One of the big questions here is whether or not the CFPB actually has the legal authority to impose tolerance restrictions on lenders. The changes could affect a number of other areas, including the definition of "application," which would expand the circumstances under which disclosures would be necessary; the language used in pre-application summaries of loan terms and settlement fees; average cost pricing; and electronic recordkeeping.  Everything is still in the discussion stage, so for those interested putting in their two cents, the CFPB will be accepting public comment until July 2012:

All of this is much more interesting than our interest rates. The U.S. 10-yr closed at 2.22%, still good but we saw some investor rate changes Monday. Pretty much the only news was the ISM Manufacturing Index which came in pretty much as expected, but traders reported that they were seeing a lack of buyers, causing prices to drop and rates to nudge higher. Part of this might be caused by nervousness about the employment data coming out on Friday which is also an early close due to Good Friday. But in the early going rates are right back down, with the 10-yr at 2.16% and MBS prices better by .125-.250.

A possum is a flat animal that sleeps in the middle of the road.
There are 5,000 types of snakes and 4,998 of them live in the South.

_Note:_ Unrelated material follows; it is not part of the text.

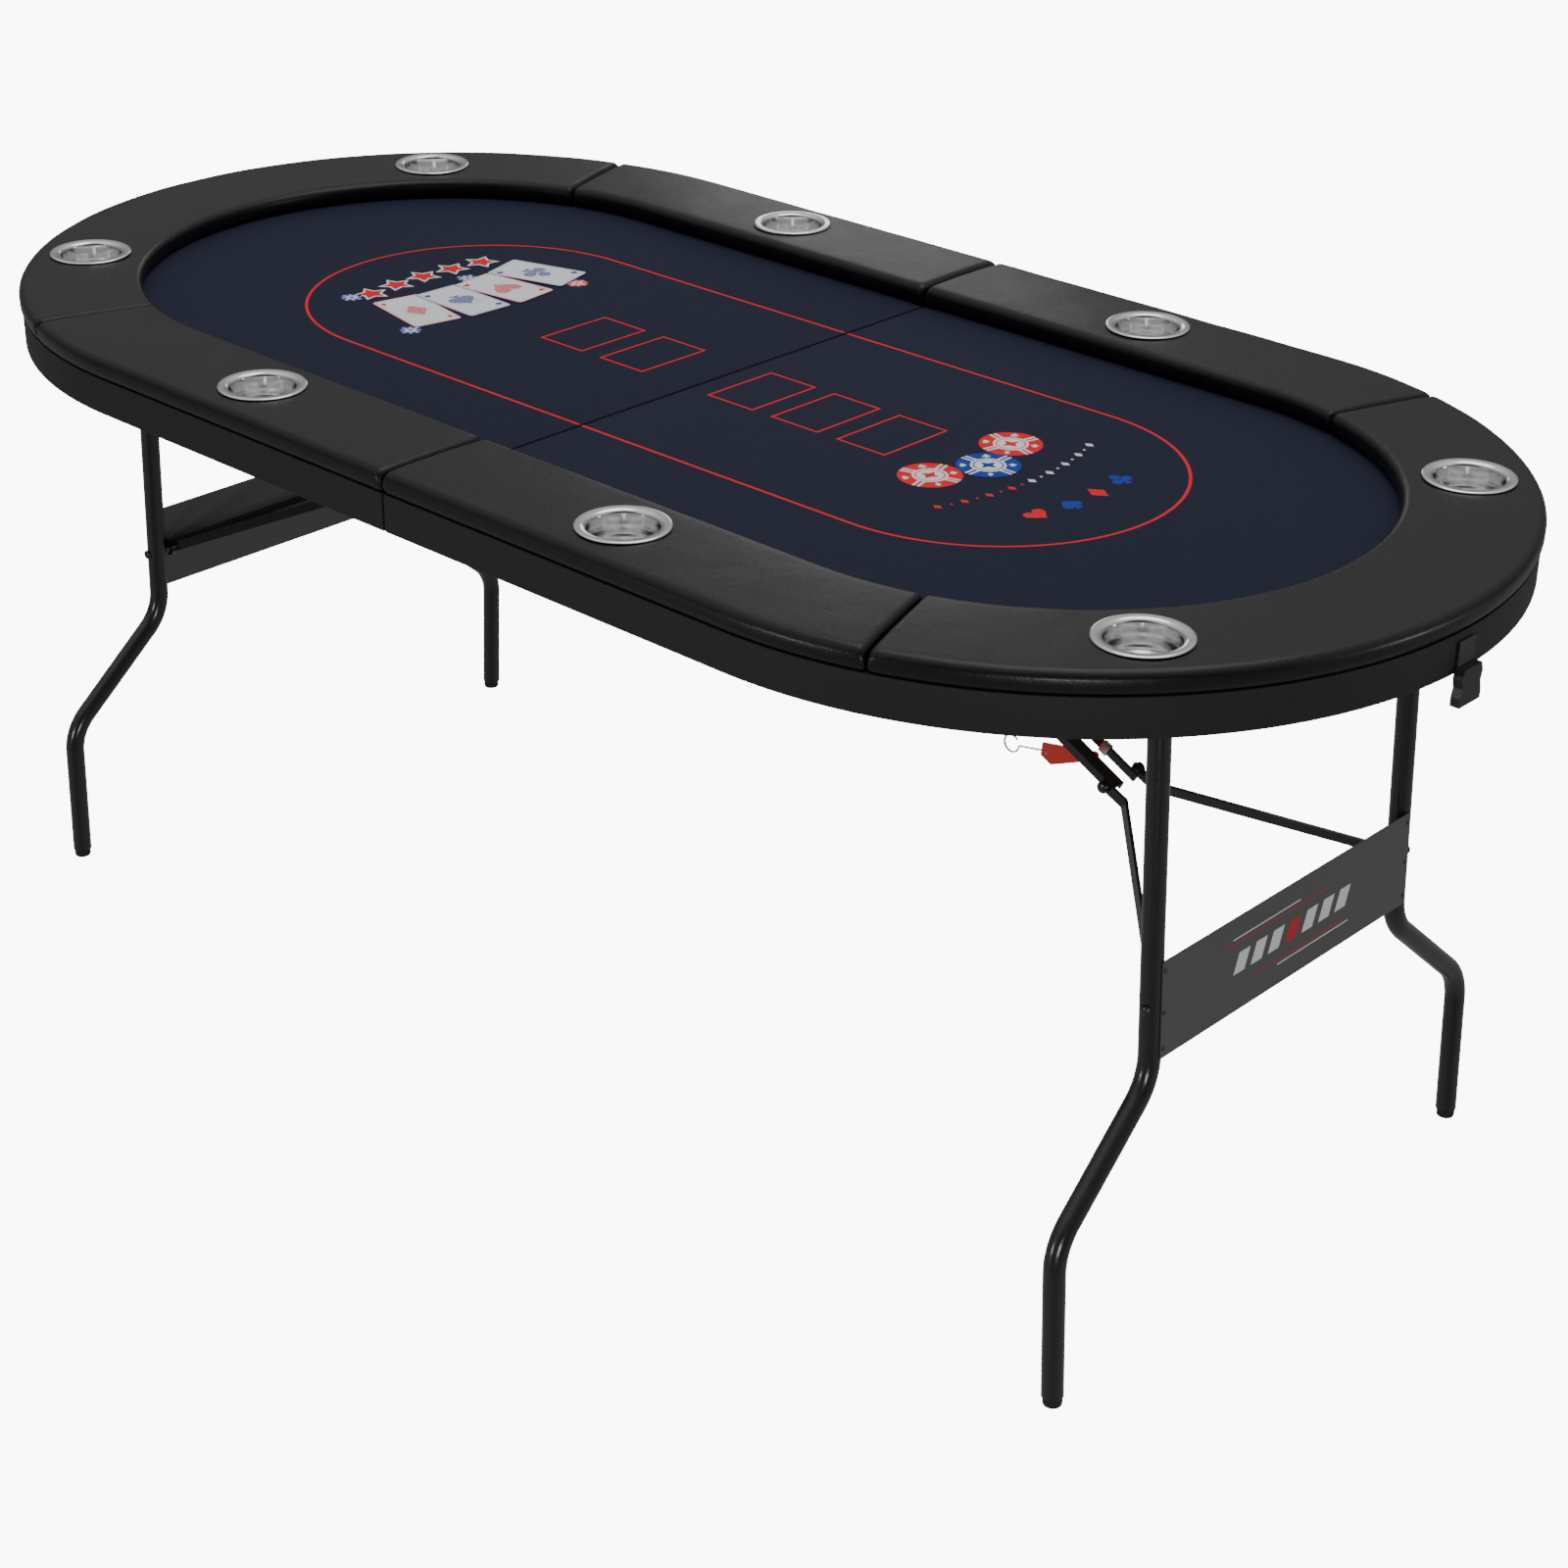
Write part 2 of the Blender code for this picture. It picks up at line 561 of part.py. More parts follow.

There are 10,000 types of spiders. All 10,000 of them live in the South, plus a couple no one's seen before.
If it grows, it'll stick ya. If it crawls, it'll bite cha.
Onced and Twiced are words.
It is not a shopping cart, it is a buggy!
"Jawl-P?" means "Did y'all go to the bathroom?"
People actually grow, eat, and like okra.
Fixinto is one word. It means I'm fixing to do that.
There is no such thing as lunch. There is only dinner and then there is supper.
Iced tea is appropriate for all meals and you start drinking it when you're two. We do like a little tea with our sugar. It is referred to as the Wine of the South.